Carlos Marx nació y murió demasiado temprano como para conocer la Bombonera. Se le escaparon por eso unos cuantísimos episodios emocionantes de la historia, montones llenos de bellezas y otros feos como el vaivén de agravios entre algunos plateístas de Boca y el arquero del equipo, Sergio Romero, luego de una derrota frente a River durante un setiembre que le resultó frustrante. En las horas que continuaron, el futbolista agredido se disculpó por ser, también, agresor y quedó notificado de que el club lo castigaría en lo deportivo y en lo económico. Los hinchas, en cambio, no se disculparon por nada y casi nadie les reclamó perdones. Y un debate social, más resonante que profundo, dio vuelta por los oídos argentinos y no sólo argentinos. Bravo debate: ¿hay derecho al insulto? Las respuestas desembocaron en dos lugares: el moral (o pretendidamente moral), que indica que blasfemar es reprobable, y el de la autonomía relativa del fútbol, una actividad que cobija al ejercicio de la bronca con música de puteada desde hace muchos tiempos. Frente a ese escenario, acaso Marx alzaría la voz, pero no para añadir improperios. Quizás diría que el asunto no es tan sencillo.

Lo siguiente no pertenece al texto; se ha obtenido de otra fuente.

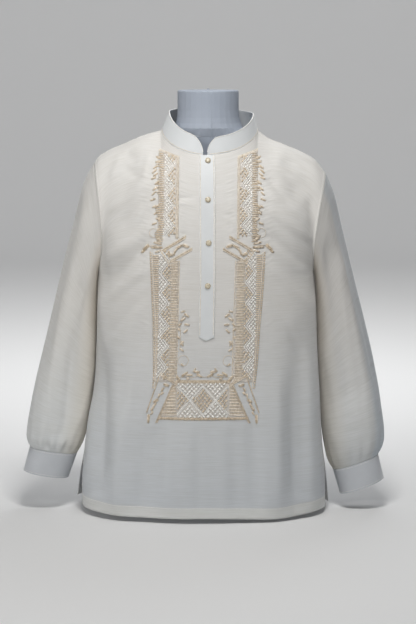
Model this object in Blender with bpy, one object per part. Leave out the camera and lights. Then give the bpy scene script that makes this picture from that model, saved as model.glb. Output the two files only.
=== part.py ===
"""A barong tagalog shirt, worn by a limbless dress form that stands on its flat base.

Metres, +Z up, the shirt faces -Y. The origin is the middle of the form's base.
Each panel is a wall of cloth: its outer points come from a smooth surface, and its
inner points lie one wall thickness behind them.
"""

import math

import bpy
import numpy as np

# Walls and gaps
CLOTH = 0.0012
BAND_CLOTH = 0.0018
SEAM_GAP = 0.0003
ARMHOLE_GAP = 0.0005
UP = np.array([0.0, 0.0, 1.0])
BACKWARD = np.array([0.0, 1.0, 0.0])

# The armhole seam's points on each panel, which the sleeve's rings share
ARMHOLE_ROWS = 13

# The two faces of the body: the sign is the way each one looks along Y
FRONT = -1
BACK = 1


class Table:
    """A short table with named columns, read smoothly by its first column."""

    def __init__(self, names, rows):
        self.names = names.split()
        self.columns = dict(zip(self.names, np.array(rows, float).T))
        self.key = self.columns[self.names[0]]

    def read(self, name, at):
        """Cubic curve through one column, held level past its ends."""
        values = self.columns[name]
        slopes = np.gradient(values, self.key)
        at = np.clip(at, self.key[0], self.key[-1])
        i = np.clip(np.searchsorted(self.key, at, side="right") - 1, 0, len(self.key) - 2)
        span = self.key[i + 1] - self.key[i]
        t = (at - self.key[i]) / span
        return (
            (1 + 2 * t) * (1 - t) ** 2 * values[i]
            + t * (1 - t) ** 2 * span * slopes[i]
            + t * t * (3 - 2 * t) * values[i + 1]
            - t * t * (1 - t) * span * slopes[i + 1]
        )

    def rows(self):
        """The rows as dictionaries."""
        return [
            {name: float(self.columns[name][k]) for name in self.names}
            for k in range(len(self.key))
        ]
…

“La gente tiene derecho a expresarse”, asumió Romero al retractarse, reiterando una frase que la mayoría de sus colegas emite cuando oye las furias de la tribuna. “¿‘Derecho a expresarse’? ¿Cómo no va a reaccionar alguien si un tipo lo basurea?”, replica Daniel, un sesentón que acumula enojos de fútbol, pero, siguiendo al filósofo alemán Immanuel Kant y a lo que le enseñó su madre, no se permite hacer lo que no le gustaría que le hicieran. Ambos argumentos invitan a poner en cuestión en qué consiste la moral. Ahí es que pide la pelota, entre otros, Marx. ¿Puede pensarse una moral que no considere las condiciones materiales de producción del fútbol? ¿Y cuáles son esas condiciones? Va una: los futbolistas de élite integran la mínima nómina de individuos que, en el marco del capitalismo, se vuelven ricos sin explotar a otros. Lo que el sociólogo español Manuel Castells llama “sobresueldos”. “No hay contratos que lo blanqueen, pero parece implícito que ganar mucho más que el resto incluye la aceptación de que te insulten”, evalúa Rodolfo, otro hincha, que no justifica, pero trata de discernir. Miles contestarían que Rodolfo aduce algo que no puede o no debe suceder. Pero sucede.

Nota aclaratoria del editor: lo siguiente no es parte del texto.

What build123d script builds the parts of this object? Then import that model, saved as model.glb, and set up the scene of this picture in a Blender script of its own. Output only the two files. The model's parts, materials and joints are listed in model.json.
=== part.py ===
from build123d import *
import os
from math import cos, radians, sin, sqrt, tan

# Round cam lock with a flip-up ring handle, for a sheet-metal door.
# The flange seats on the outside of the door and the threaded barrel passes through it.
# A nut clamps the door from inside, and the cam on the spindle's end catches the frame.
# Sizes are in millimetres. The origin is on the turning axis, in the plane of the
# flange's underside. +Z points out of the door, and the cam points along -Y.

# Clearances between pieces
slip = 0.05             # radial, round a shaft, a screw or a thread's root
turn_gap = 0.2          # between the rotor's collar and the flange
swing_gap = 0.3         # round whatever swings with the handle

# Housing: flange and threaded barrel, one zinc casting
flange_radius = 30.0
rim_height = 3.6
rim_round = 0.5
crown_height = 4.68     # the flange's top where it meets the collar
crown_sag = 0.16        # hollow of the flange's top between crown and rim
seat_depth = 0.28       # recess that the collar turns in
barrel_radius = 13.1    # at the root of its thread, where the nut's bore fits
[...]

Miguel, pasados sus 30 cumpleaños, lo despliega: “Yo pago por venir a ver un espectáculo. Si el espectáculo me defrauda, me quejo. Y, en el fútbol, la queja es contra los jugadores, o los entrenadores o los dirigentes y tiene la forma del insulto”. Esas dos palabras iniciales: “Yo pago”. Esas dos palabras de eco más estridente que en cualquier época porque transcurre la recontraépoca del mercado y, en la recontraépoca del mercado, todo es mercancía y el fútbol funciona como una mercancía entre las mercancías, más allá de que, desde luego, constituye muchísimo más que una mercancía. La plata no tendría que conceder derechos porque los derechos son otra cosa y, en todo caso, los pueblos los conquistaron o tratan de conquistarlos. Sin embargo, en un sistema regido por la plata, qué macana, la plata da derechos.

“Se necesita poner algún límite”, se enfervoriza Micaela, corazón de Boca, jamás maltratadora de quienes se enfundan su camiseta. El fútbol posee una dimensión pasional e identitaria excepcional que torna particularmente próximas a la alegría y a la tristeza. Y es un campo de expresividades en el que esos sentimientos se sueltan.

De nuevo: ¿es posible edificar un límite si el fútbol es percibido como mercancía y como entretenimiento porque así lo ofrecen y lo venden las corporaciones que se lo apropian y dominan esta etapa? ¿Cómo discutir ahora, aun admitiendo mil especificidades, la cultura del fútbol sin discutir la cultura entera? Y, en el medio, lo argentino, eso que proclama Julián, casi a los 40, con un millón de partidos en la memoria y en el futuro: “Una sociedad que te deja librado al azar. Un Estado abandónico por casi todas partes. Ricos cada vez más ricos y pobres cada vez más pobres. Salarios registrados que no alcanzan para la canasta básica. Un tercio de trabajadores informales. Es la selva esto. ¿Por qué el fútbol va a ser diferente?”.

Francés, escritor, premio Nobel, arquero aficionado, Albert Camus avisó hace una vida: “Todo lo que sé de moral se lo debo al fútbol”. Marx también nació y murió demasiado temprano como para disfrutarlo. Ni dudar que le prestaría atención. Y, de cara a la Bombonera, le devolvería un interrogante: ¿de qué moral me hablás?